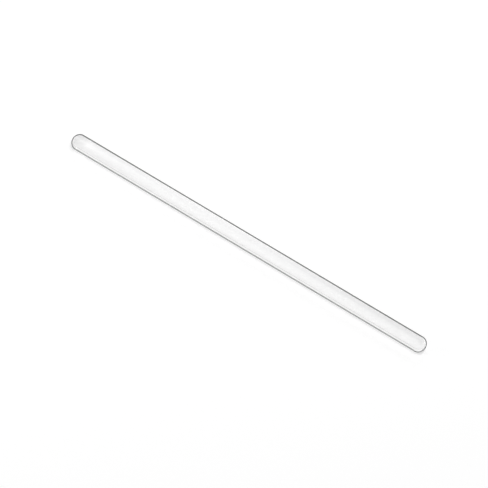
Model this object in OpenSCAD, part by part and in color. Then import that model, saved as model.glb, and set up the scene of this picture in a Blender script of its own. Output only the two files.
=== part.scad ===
// Solid glass stirring rod: one drawn length of clear glass, fire-polished at both ends.
// It lies along X, with the origin on its axis, midway between the tips.

/* [Rod] */
// Overall length, from tip to tip
rod_length = 150; // [60:1:400]
// Diameter of the drawn glass
rod_d = 6; // [3:0.1:12]

/* [Fire-polished ends] */
// Radius of the middle of a cut end, inside the edge that the flame rounds off
land_r = 0.2; // [0.1:0.05:1.2]
// Height that the low crown at the tip rises over the rounded edge
crown_rise = 0.05; // [0.02:0.01:0.1]

/* [Hidden] */
// Only the preview needs it: every curve here is a true circle
$fn = 96;
glass_colour = [0.86, 0.90, 0.89, 0.45];

rod_r = rod_d / 2;
// The edge is rounded from the shank to the land, so its radius is what lies between them
edge_r = rod_r - land_r;
// The crown and the edge's arc meet with no kink: both lie on one line through their two centres,
// which stand centre_gap apart, and the crown's centre is set back from the edge's by crown_setback
centre_gap = (crown_rise ^ 2 + land_r ^ 2) / (2 * crown_rise);
crown_r = edge_r + centre_gap;
crown_setback = centre_gap - crown_rise;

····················

Goal
Return all the data exactly as given.

Solution for this exercise
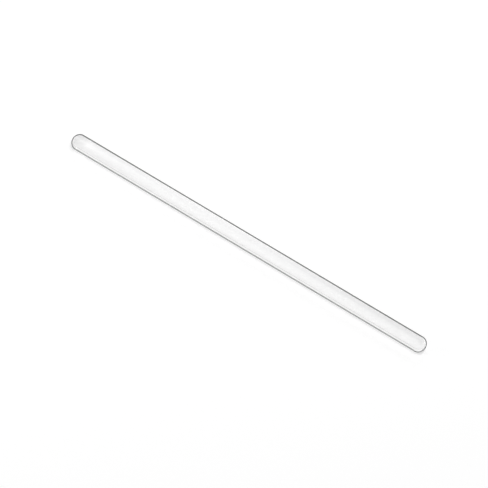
Model this object in OpenSCAD, part by part and in color. Then import that model, saved as model.glb, and set up the scene of this picture in a Blender script of its own. Output only the two files.
=== part.scad ===
// Solid glass stirring rod: one drawn length of clear glass, fire-polished at both ends.
// It lies along X, with the origin on its axis, midway between the tips.

/* [Rod] */
// Overall length, from tip to tip
rod_length = 150; // [60:1:400]
// Diameter of the drawn glass
rod_d = 6; // [3:0.1:12]

/* [Fire-polished ends] */
// Radius of the middle of a cut end, inside the edge that the flame rounds off
land_r = 0.2; // [0.1:0.05:1.2]
// Height that the low crown at the tip rises over the rounded edge
crown_rise = 0.05; // [0.02:0.01:0.1]

/* [Hidden] */
// Only the preview needs it: every curve here is a true circle
$fn = 96;
glass_colour = [0.86, 0.90, 0.89, 0.45];

rod_r = rod_d / 2;
// The edge is rounded from the shank to the land, so its radius is what lies between them
edge_r = rod_r - land_r;
// The crown and the edge's arc meet with no kink: both lie on one line through their two centres,
// which stand centre_gap apart, and the crown's centre is set back from the edge's by crown_setback
centre_gap = (crown_rise ^ 2 + land_r ^ 2) / (2 * crown_rise);
crown_r = edge_r + centre_gap;
crown_setback = centre_gap - crown_rise;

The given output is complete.